Chacun d’eux se sent concerné dans ce qu’il a de plus cher. La jeunesse, qui représente l’espérance, la vie, l’avenir, doit succéder à un pouvoir, dont presque tous les membres ont atteint l’âge de la retraite. Pour que naisse la liberté qui est le droit le plus fort et le plus constant, il faut accepter bien des risques. Toute cause suscite des martyrs qui utilisent cette arme ultime, leur vie, jusqu’au sacrifice suprême.
Le pouvoir, qui sait le nombre d’Algériens morts pour leur pays, ne peut faire mourir son pays pour lui. L’armée ne portera jamais l’infamante responsabilité de tirer sur les jeunes manifestants qui veulent rompre le silence des sourds et la nuit des aveugles, pour être écoutés et entendus.

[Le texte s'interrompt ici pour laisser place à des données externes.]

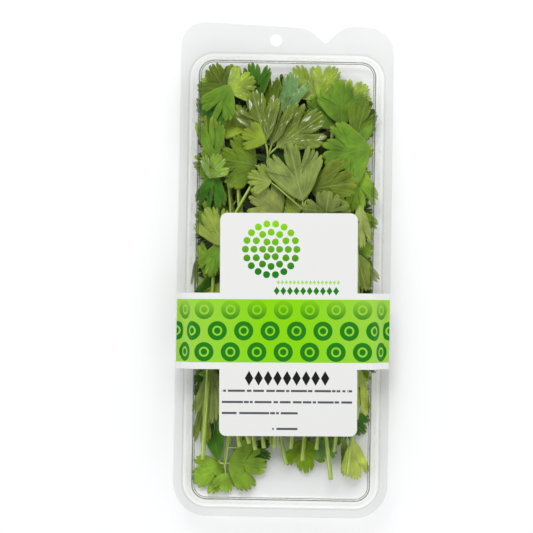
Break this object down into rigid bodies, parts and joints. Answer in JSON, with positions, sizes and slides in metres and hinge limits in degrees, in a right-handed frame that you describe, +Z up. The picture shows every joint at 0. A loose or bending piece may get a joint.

Le pouvoir ne peut interdire la marche du 12  février 2011, parce que le monde entier pour qui la répression annihile la liberté le jugera comme le théoricien de la violence et le négateur du droit. Une révolution s’annonce et est en marche. Les jeunes et les moins jeunes descendront dans les rues et marcheront, parce que le sentiment d’injustice qui les fera crier vient des tréfonds de la nation. La diaspora algérienne doit être mobilisée et mobilisatrice pour la faire connaître au monde entier tous les événements qui se dérouleront dans leur patrie à partir du 12 février 2012.